Will the base trait go unused for at least the next, oh, let's say five sessions (because there are no orcs around)?

If yes, then you should at least consider allowing the trait selection. Ever had a ranger and the DM simply never dropped your favored enemy? Dead traits are boring and irritating. The character would actually be better if they didn't have the trait in the first place, because at least there wouldn't be something on the sheet every time the player looks at it going "You can't use me! Haha!" If no...

Can the character be made more interesting - or a better fit for the party or setting - by allowing the trait selection?
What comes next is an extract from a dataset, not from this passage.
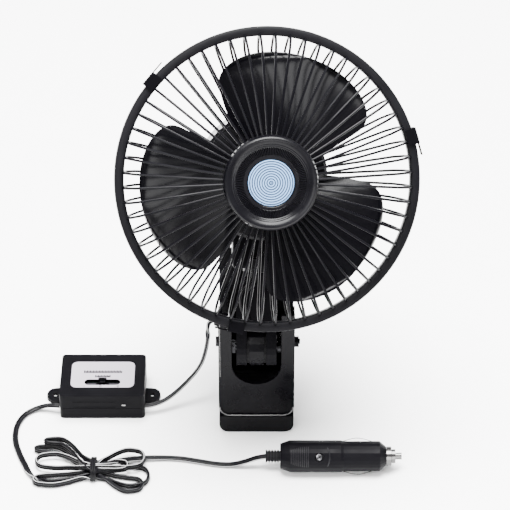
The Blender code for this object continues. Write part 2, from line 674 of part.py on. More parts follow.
def build_clips():
    """Three bent sheet-metal clips that hold the two rims together."""
    section = [(-0.6, -0.8), (0.4, -0.8), (0.8, 0), (0.8, 13.0), (0.2, 13.4), (-6.6, 13.4), (-6.6, 12.4),
               (-0.2, 12.4), (-0.2, 0.6), (-0.6, 0.4)]
    for n, degrees in enumerate(CLIP_ANGLES, start=1):
        place = clip_frame(degrees)
        clip = slab(f"guard_clip_{n}", section, -5.2, 5.2, place, "black_sheet_metal")
        bmesh_turn(clip, Matrix.Rotation(math.radians(90), 4, "X"))
        tail = box(f"clip_tail_{n}", (0.1, -13.5, 3.0), (0.8, -5.0, 9.0), place, cutter=True)
        join(clip, tail)


def build_gland_and_lead():
    """Cable gland on the front of the turning boss, and the short lead down to the neck."""
    gland = box("cable_gland", (-9.6, -63.6, 12.9), (-1.6, -55.4, 20), HEAD, "black_gloss")
    bevel(gland, 0.8)
    lead = [(-5.6, -64.8, 16.5), (-6.4, -70, 17.6), (-11.0, -76, 20.5), (-13.6, -82, 21.0),
            (-13.4, -89, 19.0),
            (-11.2, -95, 15.5), (-9.8, -98, 11.2)]
    tube("motor_lead", smooth_route(lead, 3.0), 1.3, HEAD, "black_gloss", resolution=1)


# ---------------------------------------------------------------- controller

def build_controller():
    """In-line speed controller: tray with ears, cover with a slot, board, slide switch and label."""
    left, right = BOX_X - BOX_HALF_W, BOX_X + BOX_HALF_W
    base = slab("controller_base", rounded((left, BOX_FRONT_Y), (right, BOX_BACK_Y), 2.5), 0, BOX_SPLIT,
                finish="black_plastic")
    base_room = slab("base_room", rounded((left + 2, BOX_FRONT_Y + 2), (right - 2, BOX_BACK_Y - 2), 1.0), 2,
                     20,
                     cutter=True)
    ears = slab("ears", rounded((left - 10.5, EAR_Y - 7), (right + 10.5, EAR_Y + 7), 6.4), 0, 2.6,
                cutter=True)
    join(base, ears)
    cut(base, base_room)
    for word, x in (("left", left - 4.6), ("right", right + 4.6)):
        cut(base, rod("ear_hole_" + word, (x, EAR_Y, -5), (x, EAR_Y, 8), 1.9, cutter=True))
    inlet = rod("cord_inlet", (left - 5, CORD_BOX_Y, CORD_BOX_Z), (right + 5, CORD_BOX_Y, CORD_BOX_Z),
                CORD_R + GAP,
                cutter=True, sides=10)
    cut(base, inlet)
    cover = slab("controller_cover", rounded((left, BOX_FRONT_Y), (right, BOX_BACK_Y), 2.5),
                 BOX_SPLIT + GAP, BOX_H,
                 finish="black_plastic")
    cover_room = slab("cover_room", rounded((left + 2, BOX_FRONT_Y + 2), (right - 2, BOX_BACK_Y - 2), 1.0), 0,
                      BOX_H - 2, cutter=True)
    slot_outline = rounded((BOX_X - SLOT_HALF, KNOB_Y - SLOT_HALF_W),
                           (BOX_X + SLOT_HALF, KNOB_Y + SLOT_HALF_W), 2.9, 4)
    slot = slab("cover_slot", slot_outline, 10, 30, cutter=True)
    cut(cover, cover_room, slot)
    label = slab("controller_label", rounded((BOX_X - 22.2, 8.0), (BOX_X + 22.2, 35.2), 4.0), BOX_H + 0.05,
                 BOX_H + 0.25, finish="label_film")
    cut(label, slab("label_slot", slot_outline, 10, 30, cutter=True))
    box("circuit_board", (left + 6, 7, 7.2), (right - 6, 34, 8.8), finish="board")
    frame = box("switch_frame", (BOX_X - 14.5, KNOB_Y - 4.5, 8.8 + GAP), (BOX_X + 14.5, KNOB_Y + 4.5, 16.5),
                finish="bright_steel")
    cut(frame, box("switch_window", (BOX_X - 12.5, KNOB_Y - 2.4, 12), (BOX_X + 12.5, KNOB_Y + 2.4, 30),
                   cutter=True))
    knob = box("switch_knob", (BOX_X - 2.8, KNOB_Y - 2.0, 12.4), (BOX_X + 2.8, KNOB_Y + 2.0, BOX_H + 3.2),
               finish="black_plastic")
    bevel(knob, 0.4)
    lamp_x = BOX_X + 15.1
    lamp_z, lamp_r = 12.2, 1.0
    lens = rod("indicator_lamp", (lamp_x, BOX_FRONT_Y - 0.3, lamp_z), (lamp_x, BOX_FRONT_Y + 6, lamp_z),
               lamp_r,
               finish="lamp_lens", sides=12)
    cut(cover, rod("lamp_hole", (lamp_x, -5, lamp_z), (lamp_x, 4, lamp_z), lamp_r + GAP, cutter=True,
                   sides=12))
    for word, x in (("left", left + 4.2), ("right", right - 4.2)):
        screw_z = 0.8
        post = rod("screw_post_" + word, (x, 38, 1), (x, 38, BOX_SPLIT), 2.9, cutter=True)
        join(base, post)
        cut(base, rod("screw_bore_" + word, (x, 38, -2), (x, 38, 22), 1.3 + GAP, cutter=True))
        cut(base, rod("screw_sink_" + word, (x, 38, -2), (x, 38, 3.2), 2.4, cutter=True))
        screw = rod("case_screw_" + word, (x, 38, 2.0), (x, 38, 8.6), 1.3, finish="bright_steel")
        join(screw, rod("case_screw_head_" + word, (x, 38, screw_z), (x, 38, 2.8), 2.1, cutter=True))
    return lens


# ---------------------------------------------------------------- cord

CORD_A = [(-30.8, 33.0, 60.0), (-33.0, 32.8, 58.8), (-34.0, 32.2, 53.0), (-34.2, 31.4, 45.0),
          (-35.6, 29.0, 37.0),
          (-38.4, 25.5, 28.6), (-43.0, 22.0, 22.2), (-49.4, 18.0, 16.4), (-56.0, 13.8, 11.8),
          (-63.0, 9.4, 8.6),
          (-70.0, 6.4, 6.8), (-75.0, 5.4, 6.1), (-77.9, 5.3, 6.0)]
CORD_B = [(-138.1, 5.3, 6.0), (-142.0, 5.6, 6.0), (-147.0, 6.8, 4.8), (-152.5, 7.0, 2.9), (-158.0, 4.8, 1.9),
          (-162.6, 0.4, 1.6), (-165.8, -6.0, 1.6), (-167.4, -13.5, 1.6), (-167.6, -21.5, 1.6),
          (-166.4, -29.5, 1.6), (-164.0, -37.5, 1.6), (-161.4, -44.5, 1.6), (-158.8, -50.5, 1.6),
          (-157.2, -54.6, 1.7)]
CORD_C = [(-72.0, -44.0, 2.2), (-66.0, -43.6, 1.8), (-59.0, -43.6, 1.6), (-50.0, -44.6, 1.6),
          (-41.0, -46.6, 1.6),
          (-32.0, -48.8, 1.6), (-24.0, -50.2, 1.7), (-16.0, -51.0, 2.6), (-8.0, -51.6, 5.6),
          (0.0, -52.0, 9.4),
          (5.6, -52.0, 11.2)]
HANK_OUTLINE = [(-154, -60), (-152, -67), (-146, -72), (-133, -74), (-122, -70), (-114, -66.5), (-109, -66.5),
                (-100, -73), (-91, -78.5), (-84, -78.5), (-77, -72), (-73.6, -62), (-74.6, -46), (-79, -39),
                (-88, -36.5), (-98, -42), (-108, -48.5), (-114, -48.5), (-127, -38), (-137, -29.5),
                (-145, -27.5),
                (-152, -31), (-155, -37), (-154, -50)]
HANK_TOP = 9.4
TIE_X = -111.3


def build_cords():
    """Free cord in its four stretches, and the tie round the hank."""
    tube("cord_fan_to_controller", smooth_route(CORD_A, 4.0), CORD_R, finish="black_gloss")
    tube("cord_to_hank", smooth_route(CORD_B, 4.5), CORD_R, finish="black_gloss")
    tube("cord_to_plug", smooth_route(CORD_C, 4.5), CORD_R, finish="black_gloss")
    slab("cord_hank", HANK_OUTLINE, 0.2, HANK_TOP, finish="black_gloss")
    tie_out = rounded((-68.3, 0.1), (-46.7, HANK_TOP + 1.5), 1.2, 2)
    tie = slab("hank_tie", tie_out, TIE_X - 2.2, TIE_X + 2.2, finish="black_plastic", axis="X")
    room = box("tie_room", (TIE_X - 9, -66.9, -1.0), (TIE_X + 9, -48.1, HANK_TOP + GAP), cutter=True)
    cut(tie, room)


# ---------------------------------------------------------------- plug

def build_plug():
    """Lighter plug: boot, two shells, nose ring, sprung tip, fuse, side contacts and screw."""
    boot = []
    ribs, pitch = 5, (PLUG_BACK_X - PLUG_END_X) / 5
    for n in range(ribs):
        x = PLUG_END_X + pitch * n
        boot += [(4.3, x), (4.3, x + 0.55 * pitch), (3.5, x + 0.65 * pitch), (3.5, x + 0.95 * pitch)]
    boot = [(0, PLUG_BACK_X + 3), (3.6, PLUG_BACK_X + 3)] + list(reversed(boot)) + [(0, PLUG_END_X)]
    turned("plug_boot", boot, PLUG, "rubber", steps=16)
    body = [(0, PLUG_NOSE_X), (NOSE_R, PLUG_NOSE_X), (INSERT_R, PLUG_NOSE_X - 4.3),
            (INSERT_R, PLUG_STEP_X + 2),
            (GRIP_R, PLUG_STEP_X), (GRIP_R, PLUG_BACK_X + 6.5), (8.6, PLUG_BACK_X), (0, PLUG_BACK_X)]
    room = [(0, PLUG_NOSE_X + 1), (3.6 + GAP, PLUG_NOSE_X + 1), (3.6 + GAP, 80), (7.5, 79), (7.5, 28),
            (4.0, 24),
            (4.0, PLUG_BACK_X - 1), (0, PLUG_BACK_X - 1)]
    for word, low, high in (("lower", -20, -0.15), ("upper", 0.15, 20)):
        shell = turned("plug_shell_" + word, body, PLUG, "black_plastic", steps=24)
        hollow = turned("plug_room_" + word, room, PLUG, cutter=True, steps=16)
        half = box("plug_half_" + word, (-20, low, 0), (20, high, 120), PLUG, cutter=True)
        slots = box("contact_slots_" + word, (-14.3, -2.05, 60.13), (14.3, 2.05, 79.17), PLUG, cutter=True)
        boolean(shell, half, "INTERSECT")
        cut(shell, hollow, slots)
        if word == "upper":
            cut(shell, rod("plug_screw_hole", (0, 0, PLUG_SCREW_X), (0, 20, PLUG_SCREW_X), 2.6 + GAP, PLUG,
                           cutter=True))
    ring = [(NOSE_R, 92.0), (NOSE_R, PLUG_NOSE_X + GAP), (5.3, PLUG_NOSE_X + GAP), (5.3, 92.0)]
    turned("plug_nose_ring", ring, PLUG, "bright_steel", closed=True, steps=20)
    turned("plug_tip", [(0, 99.2), (2.35, 99.2), (2.35, 95.0), (4.8, 94.8), (4.8, 92.4), (3.4, 92.2),
                        (3.4, 84),
                        (0, 84)], PLUG, "bright_steel", steps=16)
    rod("plug_fuse", (0, 0, 58), (0, 0, 80.4), 3.1, PLUG, "brass", sides=12)
    build_contacts()
    rod("plug_screw", (0, 8.0, PLUG_SCREW_X), (0, GRIP_R - 0.9, PLUG_SCREW_X), 2.6, PLUG, "bright_steel")
    helix = []
    turns, count = 5.0, 40
    for i in range(count + 1):
        angle = 2 * math.pi * turns * i / count
        helix.append((3.2 * math.cos(angle), 3.2 * math.sin(angle), 45.2 + 11.6 * i / count))
    tube("plug_spring", helix, 0.4, PLUG, "bright_steel", resolution=0)


def build_contacts():
    """Two bowed spring strips that stand out of the plug's sides."""
    for word, side in (("front", -1), ("back", 1)):
        bow = []
        count = 8
        for i in range(count + 1):
            t = i / count
            bow.append((side * (8.6 + 4.0 * math.sin(math.pi * t)), 60.8 + 17.4 * t))
        inner = [(x - side * 0.8, z) for x, z in reversed(bow)]
        outline = [(z, x) for x, z in bow + inner]
        strip = slab("plug_contact_" + word, outline, -1.4, 1.4, PLUG, "bright_steel")
        bmesh_turn(strip, Matrix(((0, 1, 0, 0), (0, 0, 1, 0), (1, 0, 0, 0), (0, 0, 0, 1))))


build_rear_shell()
build_front_shell()
build_clamp_hardware()
build_neck()
build_motor()
build_rotor()
build_guards()
build_hub_cap()
build_clips()
build_gland_and_lead()
build_controller()
build_cords()
build_plug()
bpy.context.view_layer.update()
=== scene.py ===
"""Looks of the clip-on vehicle fan: camera, studio light, fine surfaces and materials."""
import math

import bmesh
import bpy
from mathutils import Matrix, Vector
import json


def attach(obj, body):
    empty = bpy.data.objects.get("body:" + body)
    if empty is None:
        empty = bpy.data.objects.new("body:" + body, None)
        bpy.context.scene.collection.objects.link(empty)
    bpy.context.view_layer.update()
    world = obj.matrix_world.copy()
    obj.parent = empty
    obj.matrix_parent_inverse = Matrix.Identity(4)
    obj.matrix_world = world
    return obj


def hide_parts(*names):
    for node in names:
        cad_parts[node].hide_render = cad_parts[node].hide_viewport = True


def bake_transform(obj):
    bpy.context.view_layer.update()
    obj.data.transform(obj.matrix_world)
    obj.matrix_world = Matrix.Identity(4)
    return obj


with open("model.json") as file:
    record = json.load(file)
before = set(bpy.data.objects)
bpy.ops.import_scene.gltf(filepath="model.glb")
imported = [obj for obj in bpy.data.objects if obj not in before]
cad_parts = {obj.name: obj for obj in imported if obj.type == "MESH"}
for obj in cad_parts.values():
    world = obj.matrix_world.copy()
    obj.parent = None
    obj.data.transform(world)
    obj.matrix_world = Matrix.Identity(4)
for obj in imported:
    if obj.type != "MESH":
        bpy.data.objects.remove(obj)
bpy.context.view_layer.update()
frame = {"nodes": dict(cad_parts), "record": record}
MM = 0.001

# Frames, in millimetres, worked out as the CAD part does
LEAN = math.radians(33.5)
PAN = math.radians(3.5)
NECK_LENGTH = 118.0
TURN_AXIS_X = 3.2
RIGHT = Vector((1.0, 0.0, 0.0))
NECK_UP = Vector((0.0, math.sin(LEAN), math.cos(LEAN)))
NECK_OUT = Vector((0.0, -math.cos(LEAN), math.sin(LEAN)))
HEAD_OUT = NECK_OUT * math.cos(PAN) + RIGHT * math.sin(PAN)
HEAD_RIGHT = NECK_UP.cross(HEAD_OUT)
TILT_POINT = Vector((0.0, -6.0, 70.0))
HEAD_POINT = TILT_POINT + NECK_UP * NECK_LENGTH + RIGHT * TURN_AXIS_X


def frame_matrix(origin, x_axis, y_axis, z_axis):
    """Matrix of a local frame whose origin is given in millimetres."""
    matrix = Matrix((x_axis, y_axis, z_axis)).transposed().to_4x4()
    matrix.translation = Vector(origin) * MM
    return matrix


HEAD = frame_matrix(HEAD_POINT, HEAD_RIGHT, NECK_UP, HEAD_OUT)
ROLL = math.radians(51.5)
PLUG = frame_matrix((0.0, -52.0, 11.2), (0, math.cos(ROLL), math.sin(ROLL)),
                    (0, -math.sin(ROLL), math.cos(ROLL)), (1, 0, 0))
WORLD = Matrix.Identity(4)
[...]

If yes, then you should still consider allowing the trait selection. A comment on another answer mentioned "This dwarf isn't from around here, he's traveled long and far to find drow to hunt." This, to me, makes much more sense than "Hi random dwarf we don't know deep in the Underdark, we're willing to trust you with our lives because we sense your decision-making process is similar to our recently-deceased friend's." In a campaign against drow, it's much easier to work a drow-hunter into the party. The enemy of my enemy...

If you managed to answer no to all those questions, then feel free to tell him no, although I still don't see what harm it does to allow it. But I'm not going to tell you're playing the game wrong if you don't allow it - if you and your table are having fun, you're clearly doing it right.